Now, here's my story. I broke up with Him a little over two months ago because he's (a) moving to a city far, far away and (b) because I realized that I wasn't really in love with him anymore (we dated for about a year). It was awful-I was really upset, cried all the time and felt terrible, mostly because I really love him as a person and friend, just not romantically like he feels about me and the last thing I wanted to do was hurt him (he is also 7 years my elder--I'm 25). I started to feel better a few weeks later. We live in a smallish town and see each other all the time. But all was good. We were getting breakfast together every so often, going to happy hour, and then we would have the occasional post-breakup coitus (exactly 3 times) which was fun but we both acknowledged by both parties as purely physical and not romantic.
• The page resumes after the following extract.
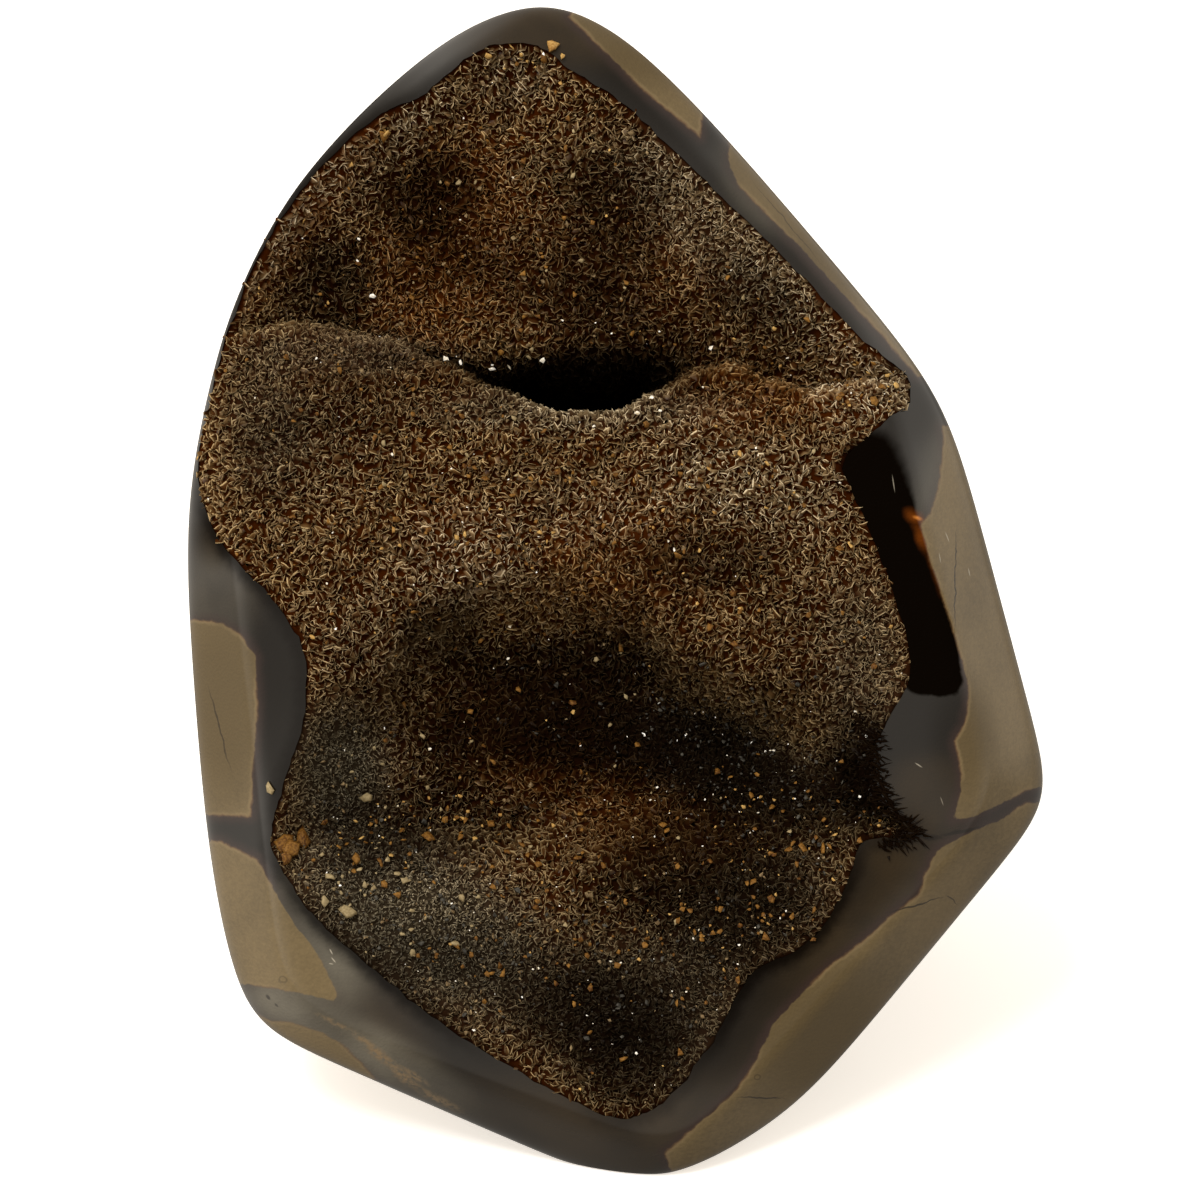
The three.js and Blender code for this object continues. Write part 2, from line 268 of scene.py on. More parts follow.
def distance_inside(points, outline, chunk=8000):
    """Distance of points inside a closed outline, negative outside, and the nearest points."""
    start = np.asarray(outline, float)
    along = np.roll(start, -1, 0) - start
    inside_by, feet = [], []
    for first in range(0, len(points), chunk):
        p = points[first:first + chunk, None, :]
        share = np.clip(((p - start) * along).sum(-1) / (along * along).sum(-1), 0, 1)
        foot = start + share[..., None] * along
        away = np.linalg.norm(p - foot, axis=-1)
        nearest = away.argmin(1)
        row = np.arange(len(nearest))
        end = start + along
        crossing = (start[:, 1] > p[..., 1]) != (end[:, 1] > p[..., 1])
        rise = np.where(along[:, 1] == 0, 1, along[:, 1])
        left = p[..., 0] < start[:, 0] + along[:, 0] * (p[..., 1] - start[:, 1]) / rise
        inside = (crossing & left).sum(1) % 2 == 1
        inside_by.append(np.where(inside, away[row, nearest], -away[row, nearest]))
        feet.append(foot[row, nearest])
    return np.concatenate(inside_by), np.concatenate(feet)


def unit(vectors):
    """Vectors of the same directions with a length of 1."""
    return vectors / np.linalg.norm(vectors, axis=-1, keepdims=True)


def smooth(x, low, high):
    """0 below low, 1 above high, and an even curve between."""
    t = np.clip((x - low) / (high - low), 0, 1)
    return t * t * (3 - 2 * t)


def lerp(a, b, t):
    return a + (b - a) * t


def level_of(line, u):
    """v of a line across the hollow, at u."""
    line = np.array(line, float)
    at = np.clip(u, line[0, 0], line[-1, 0])
    after = np.clip(np.searchsorted(line[:, 0], at), 1, len(line) - 1)
    t = smooth(at, line[after - 1, 0], line[after, 0])
    return lerp(line[after - 1, 1], line[after, 1], t)


def patch(u, v, at_u, at_v, long, wide, turn):
    """Soft oval patch: 1 in its middle, falling to nothing outside."""
    turn = math.radians(turn)
    du, dv = u - at_u, v - at_v
    along = (du * math.cos(turn) + dv * math.sin(turn)) / long
    across = (dv * math.cos(turn) - du * math.sin(turn)) / wide
    return np.exp(-along**2 - across**2)


def tint_at(zones, u, v):
    """Strength of a tint, 0 to 1: even inside its zones, and soft at their borders."""
    left = np.ones_like(u)
    for *place, strength in zones:
        left = left * (1 - strength * np.exp(-np.log(patch(u, v, *place) + 1e-12) ** 2))
    return 1 - left


def tints_at(tints, u, v):
    return {name: tint_at(zones, u, v) for name, zones in tints.items()}


def ripple_at(u, v):
    """Low waves that keep the beds from looking smooth."""
    bend = 2.2 * np.sin(v / 11 + 0.6) + 1.7 * np.sin(u / 13)
    waves = 0.8 * np.sin(u / 4.6 + bend) * np.sin(v / 5.2 - bend)
    return waves + 0.5 * np.sin((u + v) / 3.1 + bend)


def bed_depth(u, v):
    """Depth of the hollow where its floor lies well inside the mouth."""
    above = v - level_of(RIDGE, u)
    upper = smooth(above, -RIDGE_WIDTH, RIDGE_WIDTH)
    boulder = smooth(v - level_of(UNDERCUT, u), -UNDERCUT_WIDTH, UNDERCUT_WIDTH)
    to_right = smooth(u, LEDGE_WIDTH["from"], LEDGE_WIDTH["to"])
    ledge = lerp(LEDGE_WIDTH["left"], LEDGE_WIDTH["right"], to_right)
    lower = smooth(LEDGE_LEVEL - v, -ledge, ledge)
    slope = UPPER_BED_SLOPE[0] * np.exp(-np.maximum(0, above) / UPPER_BED_SLOPE[1])
    along = ((u - HOLE["u"]) / HOLE["half_length"]) ** 4
    hole = HOLE["drop"] * np.exp(-along - (np.maximum(0, above) / HOLE["reach"]) ** 2)
    below_ridge = lerp(lerp(RECESS, BOULDER, boulder), LOWER_BED, lower)
    return lerp(below_ridge, UPPER_BED + slope + hole, upper)


def crust_level(u, v, outline):
    """w of the crust's surface under its crystals, and the distance inside the mouth."""
    points = np.stack([u, v], -1)
    inside, feet = distance_inside(points, outline)
    at = np.where(inside[:, None] > 0, points, feet)
    bank = 1 - np.exp(-np.maximum(0, inside) / BANK)
    swell = sum(rise * patch(u, v, *place) for *place, rise in SWELLS)
    bed = bed_depth(u, v) - swell - ripple_at(u, v)
    return front_level(at[:, 0], at[:, 1]) - LIP - bank * np.maximum(0, bed), inside


class Relief:
    """The crust's surface on a fine grid, read between its points."""

    STEP = 0.6
    MARGIN = 6

    def __init__(self, outline):
        low, high = outline.min(0) - self.MARGIN, outline.max(0) + self.MARGIN
        self.low = low
        self.columns = int((high[0] - low[0]) / self.STEP) + 2
        self.rows = int((high[1] - low[1]) / self.STEP) + 2
        i, j = np.meshgrid(np.arange(self.columns), np.arange(self.rows))
        u, v = low[0] + i.ravel() * self.STEP, low[1] + j.ravel() * self.STEP
        level, inside = crust_level(u, v, outline)
        rough = rough_at(u, v, BED_GRAIN, layer=3.7, fade=0.9, finer=2.1)
        level = level + ROUGH_BED * rough * smooth(inside, 0.5, 3)
        self.level = level.reshape(self.rows, self.columns)
        self.inside = inside.reshape(self.rows, self.columns)

    def read(self, table, u, v):
        x = np.clip((u - self.low[0]) / self.STEP, 0, self.columns - 1.001)
        y = np.clip((v - self.low[1]) / self.STEP, 0, self.rows - 1.001)
        i, j = x.astype(int), y.astype(int)
        s, t = x - i, y - j
        low = table[j, i] * (1 - s) + table[j, i + 1] * s
        high = table[j + 1, i] * (1 - s) + table[j + 1, i + 1] * s
        return low * (1 - t) + high * t

    def level_at(self, u, v):
        return self.read(self.level, u, v)

    def inside_at(self, u, v):
        return self.read(self.inside, u, v)

    def normal_at(self, u, v, reach=0.7):
        rise_u = (self.level_at(u + reach, v) - self.level_at(u - reach, v)) / (2 * reach)
        rise_v = (self.level_at(u, v + reach) - self.level_at(u, v - reach)) / (2 * reach)
        return unit(np.stack([-rise_u, -rise_v, np.ones_like(u)], -1))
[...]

Then, he started to become a bit jealous. I needed to move on--I am staying in same small town and need to start meeting more guys. However, at a party or some other social gathering, whenever I would talk to any guy he would immediately make a bee line for me, put his arm around me, try to kiss me, etc. It all blew up one bad, bad night when he got WASTED and wouldn't leave me alone for a minute and was having paranoid delusions about me hooking up with random, gross men. The next day, we talked about it, he felt awful about the whole thing. So I decided it was best for both of our mental healths if we didn't see each other. No more breakfasts, no more happy hours, and certainly no more post-breakup coitus. He agreed to abide by these rules.
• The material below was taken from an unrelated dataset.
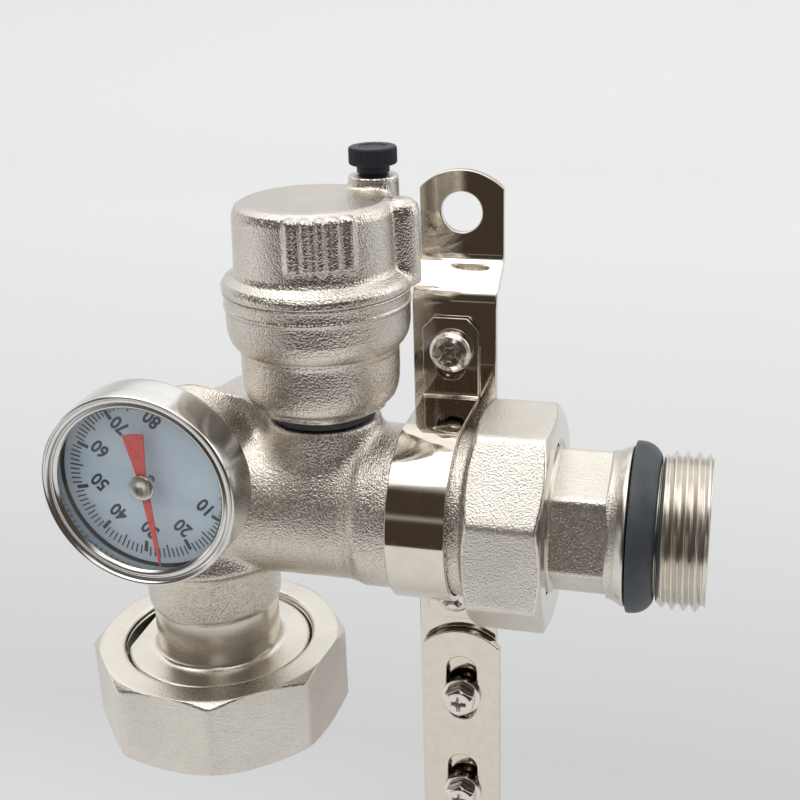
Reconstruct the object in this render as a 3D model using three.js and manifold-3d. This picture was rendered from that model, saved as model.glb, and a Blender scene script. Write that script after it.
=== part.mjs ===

That was 3 weeks ago. Last week, we found ourselves at the same party (we still have mutual friends) and he freaked out. He pulled me aside (which I HATE, by the way--I am not a child) and was very mad at me for not telling him that I was going to be there. He says that he needs a warning when we are going to be at the same place. I offered to leave, since the friends having the party are really more his than mine, but he said, "No, don't worry about it," and then left in a huff without saying goodbye 15 minutes later.

My question to you, BG, is am I overreacting when I am upset that he pulled something like this? I think it is ridiculous -- do we have to monitor each other's moves like lab rats so that we don't see each other by accident? How can I smooth this situation over? I still want to be able to go out with some of his friends (and perhaps other males) to the places that we all go to without having to feel terrible if I see him. I really don't want to make him upset, but I also don't want to change my life for him. Help!

Love,
Need to Move On


Dear N2MO,

No, you don't have to monitor each other's moves like lab rats. Monitor each other's moves like grownups. If it's that traumatic for him to run into you by surprise (as if it's that much of a surprise), fine. Do what you want to do; drop him an email in advance. Yes, he's being a bit of a pill, but he's also leaving. It's worth just sucking it up 'til he does. You needn't be an accessory to this impasse.

I'll end with the obligatory "Thanks! Please keep visiting!"